Auftakt zu einer Woche der Proteste

TUNESIEN Nach dem Scheitern einer Vermittlung zwischen Regierung und Opposition rufen Gegner der Islamisten zu Demonstrationen auf und fordern den Rücktritt des Kabinetts. Die Teilnehmerzahl sinkt

TUNIS afp | Tausende Oppositionelle haben mit einer Demonstration in Tunis eine Woche des Protests gegen die Regierung eingeläutet. Die Demonstranten versammelten sich am Samstag zu einer Kundgebung vor dem Gebäude der Verfassunggebenden Versammlung in der tunesischen Hauptstadt, es waren jedoch deutlich weniger Teilnehmer als bei vorangegangenen Protesten.

Journalisten vor Ort schätzten die Zahl der Demonstranten auf deutlich niedriger als am 6. und 13. August, als jeweils noch mehr als 150.000 Menschen auf die Straße gegangen waren. Die Polizei gab die Zahl der Teilnehmer am Samstag mit 10.000 an, die Organisatoren sprachen von 60.000 Demonstranten. Unter dem Motto „Woche des Rücktritts“ hat das Oppositionsbündnis Nationale Heilsfront (FSN) landesweite Protestaktionen gegen die Regierung angekündigt.

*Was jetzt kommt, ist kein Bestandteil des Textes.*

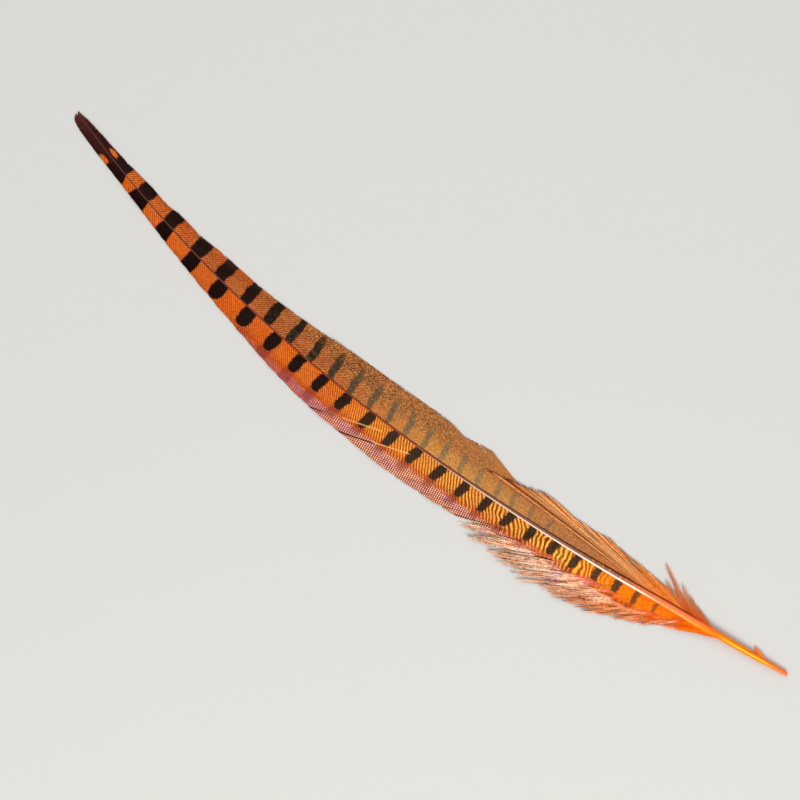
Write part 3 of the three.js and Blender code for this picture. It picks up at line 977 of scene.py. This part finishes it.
def vane_barbs(side, shape, rng, sizes):
    """All the barbs of one vane, as a group of strands."""
    edges = np.arange(VANE_START, LENGTH, sizes.barb_pitch / MM)
    count = len(edges)
    within, half, lock = lock_layout(edges, rng, *shape["locks"])
    likeness = rng.uniform(0, 1, lock.max() + 1)[lock]
    unlike = rng.uniform(0, 1, count)
    share = ring_shares(VANE_RINGS)
    guide = shape["guide"](edges)[:, None]
    foot = edges[:, None] - shape["sweep"](edges)[:, None] * guide

    def run(part):
        """Each barb runs beside its neighbours, and part is how much of the way it has gone."""
        return foot + (edges[:, None] - foot) * part ** shape["curve"](edges)[:, None]

    part = share * barb_ends(edges, run, within, shape, rng)[:, None]
    station = run(part)
    out = part * guide
    ahead = np.gradient(np.stack([station, out], -1), axis=1)
    spacing = np.abs(np.gradient(run(share * np.ones((count, 1))), axis=0))
    spacing = spacing * ahead[..., 1] / np.hypot(ahead[..., 0], ahead[..., 1])
    # Barbs draw together at the tip of each lock, sway a little and part at a split.
    station = station - (shape["pinch"](edges) * within * half)[:, None] * share**3
    station = station + SWAY * ripple(edges, rng, 16)[:, None] * share**2
    station, seam = open_splits(station, edges, share, shape["splits"])
    station = np.minimum(station, LENGTH + 0.6)
    # Each lock is crowned, and some lift off the surface at their tips.
    crown = shape["crown"] * (1 - within**2 + 0.9 * (likeness - 0.5) * within)
    lift = shape["lift"](edges) * (0.5 + 0.5 * ripple(edges, rng, 38))
    up = vane_height(station, out) + 0.08 * rng.uniform(-1, 1, count)[:, None] * share
    up = up + np.maximum(crown, 0)[:, None] * share + np.maximum(lift, 0)[:, None] * share**3
    taper = 1 - 0.4 * np.clip((share - 0.96) / 0.04, 0, 1)
    step = 0.5 * rng.uniform(-1, 1, count)[:, None]
    return {
        "paths": np.stack([station, side * out, up], -1),
        "half": sizes.overlap * np.clip(spacing, 0.09, 0.6) * taper,
        "depth": sizes.barb_depth / MM,
        "map": vane_map(shape["reach"]),
        "values": {
            "unlike": unlike,
            "order": edges,
            "share": share,
            **vane_marks(station, out, step, shape, rng),
            "seam": seam,
            "drawn": 0,
            "tone": 0,
        },
    }


# Each vane's own terms. Besides the tables above they say how much of the margin the barbs fill, the least
# share of its way that a barb goes, how wide the locks are, how ragged the margin is, how deep the notches
# between locks are, how far each lock draws together, how high it is crowned and lifts at its tip, how
# crooked the bars are, and how far out the map reaches.
LEFT_VANE = {
    "margin": LEFT_MARGIN, "guide": LEFT_MARGIN, "sweep": LEFT_SWEEP, "curve": LEFT_CURVE,
    "filled": straight((0, 1), (505, 1)), "least": straight((0, 0.97), (505, 0.97)), "locks": (7, 26),
    "ragged": 0.05, "notch": straight((60, 0.5), (200, 0.4), (250, 0.05), (505, 0.02)),
    "pinch": straight((60, 0.1), (120, 0.18), (240, 0.1), (300, 0.04), (505, 0.03)), "crown": 0.22,
    "lift": straight((60, 0.3), (180, 0.8), (300, 0.5), (380, 0.2), (505, 0.1)),
    # Splits as (margin's place, share where it starts, share where it ends, width, share where its light
    # edge ends, share where the painted shadow in its gap starts).
    "splits": (
        (152, 0.6, 1.3, 0.3, 0.6, 0.75), (176, 0.6, 1.3, 0.3, 0.6, 0.68), (201, 0.5, 1.3, 0.5, 0.55, 0.6),
        (279, 0.3, 1.05, 0.35, 0.66, 0.66), (300, 0.26, 1.05, 0.15, 0.68, 0.86),
    ),
    "bars": LEFT_BARS, "bar_reach": LEFT_BAR_REACH, "bar_lean": LEFT_BAR_LEAN,
    "bar_waist": LEFT_BAR_WAIST, "crooked": straight((60, 1.6), (94, 1.4), (104, 0.5), (505, 0.3)),
    "spot": LEFT_TIP_SPOT, "pitch": LEFT_STRIPE_PITCH, "lean": LEFT_STRIPE_LEAN, "waver": LEFT_WAVER,
    "reach": 22,
}
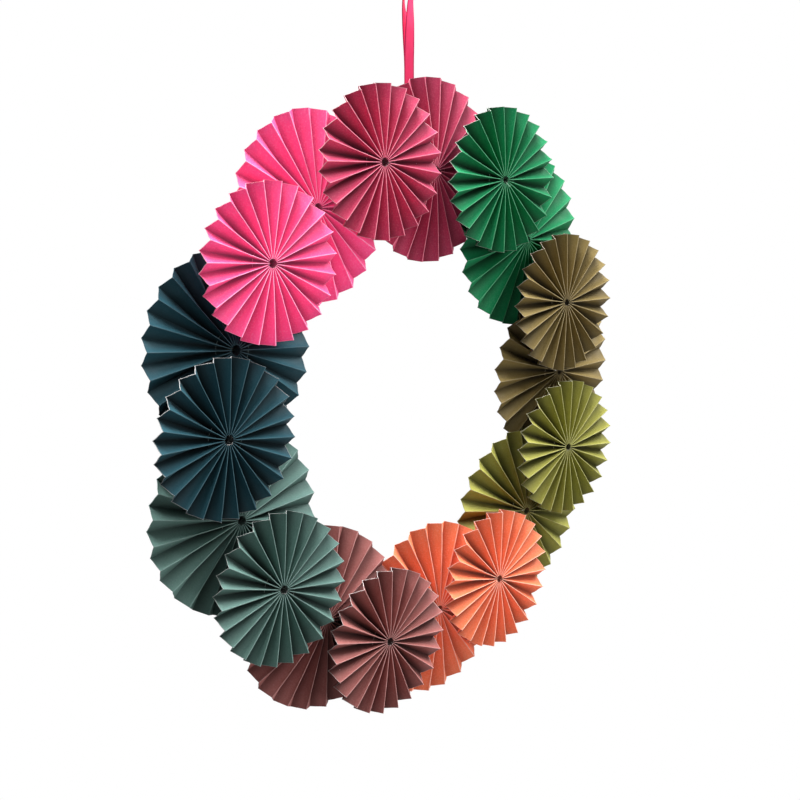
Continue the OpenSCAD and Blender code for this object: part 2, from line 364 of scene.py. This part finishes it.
def foremost(kind, turn):
    """The depth of the CAD rosette's foremost point in its own frame."""
    hole = (PAPER_T + PACK_SLACK) / across(kind, 1.0)
    least = []
    for r in (hole, kind["radius"] / 2, kind["radius"]):
        for k in range(kind["pleats"]):
            a = math.radians(turn + k * 360 / kind["pleats"])
            slope = kind["lean"] * math.sin(a) + SET_BACK * math.cos(a)
            least.append(fold_depth(kind, r, False, False) + r * slope)
    return min(least)


# Radii of a rosette's rings of points, between its hole and its rim, in mm
RINGS = [
    3.6, 5.0, 7.0, 10.0, 13.5, 17.5, 21.5, 25.5, 29.5, 33.5, 37.5, 41.5, 45.5, 49.5, 53.0,
]
# Shares of a panel's width at which it has points. The outermost are the edges of its folds.
SHARES = [0.0, 0.025, 0.07, 0.18, 0.34, 0.5, 0.66, 0.82, 0.93, 0.975, 1.0]
FOLD_SHARE = 0.05

# What the folding by hand leaves, in degrees and mm, and how much each panel bends, as a
# share of its depth
ANGLE_SLIP = 0.42
DEPTH_SLIP = 0.16
RIM_SLIP = 0.35
LEAST_BEND, MOST_BEND = 0.024, 0.05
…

„Das Volk will das Regime stürzen“ und „Hau ab“, riefen die Demonstranten, die zum Sitz der Verfassunggebenden Versammlung zogen. In Sprechchören wurde Ennahda-Chef Rached Ghannouchi als „Mörder“ bezeichnet. „Die Regierung der Scham muss gestürzt werden“, rief der Abgeordnete Mongi Rahoui der Menge zu. Er warf der Regierung „politische Morde, Terrorismus, die Einschüchterung politischer Aktivisten und die Verarmung des Volkes“ vor.

Die Opposition beschuldigt die Ennahda unter anderem des Mordes an dem Oppositionspolitiker Mohammed Brahmi. Dessen Ermordung am 25. Juli hatte die jüngste politische Krise des Landes ausgelöst. Die Regierung beschuldigt dagegen radikale Salafisten der Tat.

Die Ankündigung der Protestwoche erfolgte, nachdem eine Vermittlung der Gewerkschaft UGTT zwischen Regierung und Opposition am Freitag gescheitert war. Die Opposition hatte ein Gesprächsangebot der regierenden Islamisten zur Bildung einer Expertenregierung zurückgewiesen und auf der Auflösung der Regierung beharrt. Die Ennahda hatte damit erstmals ihren Rücktritt in Aussicht gestellt, wollte aber bis zu einer Übereinkunft im Amt bleiben.

Zu den Punkten, die der Regierung von ihren Gegnern zur Last gelegt werden, gehören insbesondere wirtschaftliche Probleme. Die Opposition fordert zudem eine Auflösung der Verfassunggebenden Versammlung, die sich bislang nicht auf eine neue Verfassung einigen konnte. Führende Islamisten werfen der Opposition vor, sie plane einen „Staatsstreich“ nach dem Vorbild Ägyptens.